My thoughts on Bill English’s State of the Nation speech

This afternoon, Bill English delivered what was supposed to be his first major speech as Prime Minister. But instead we got a skinny version of a Labour policy, and no new ideas for the biggest challenges facing New Zealand.

That’s rather ironic given that Little announced no new Labour policy in his state of the nation speech.

And it reaffirmed to me that he is no leader.

A real leader wouldn’t ignore the housing crisis, the single biggest issue facing thousands of Kiwis struggling to buy their first home. There wasn’t one mention of it in his entire speech.

Leadership is about looking out for the future and braving the big decisions – not ignoring problems because they’re hard. I know there’s a housing crisis, and Labour has a comprehensive plan to fix it.

And a real leader would’ve announced the funding of extra police officers last year, like I did. Instead, Bill English signed off on a four year freeze on police numbers – and less than a year later, he’s backtracked. He’s a follower, not a leader.

One can easily see this as cynical timing in an election year, but calling it a backtrack by a follower sounds quite odd.

Labour has known there’s a crime problem for a long time and we’ve come up with a solution. Making the right decisions at the right time, not months afterwards – that’s what real leadership is about.

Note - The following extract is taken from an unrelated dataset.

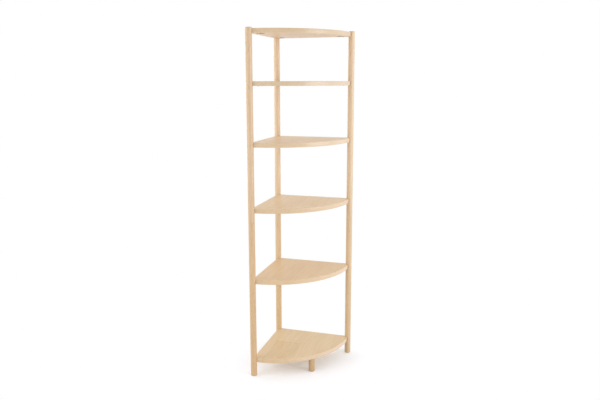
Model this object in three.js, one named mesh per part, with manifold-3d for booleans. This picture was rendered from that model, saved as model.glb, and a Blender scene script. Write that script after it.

It’s time for a Government with vision, energy and a real plan to make New Zealand a better place.

Let’s change the Government. You can read my State of the Nation speech with our vision of New Zealand here.

That’s the speech without any new policy.

Real leadership would show more vision than a fairly lame attack on the current leader. Rather than putting so much emphasis on trying to belittle his opponent Little should, well, act like he can be a leader.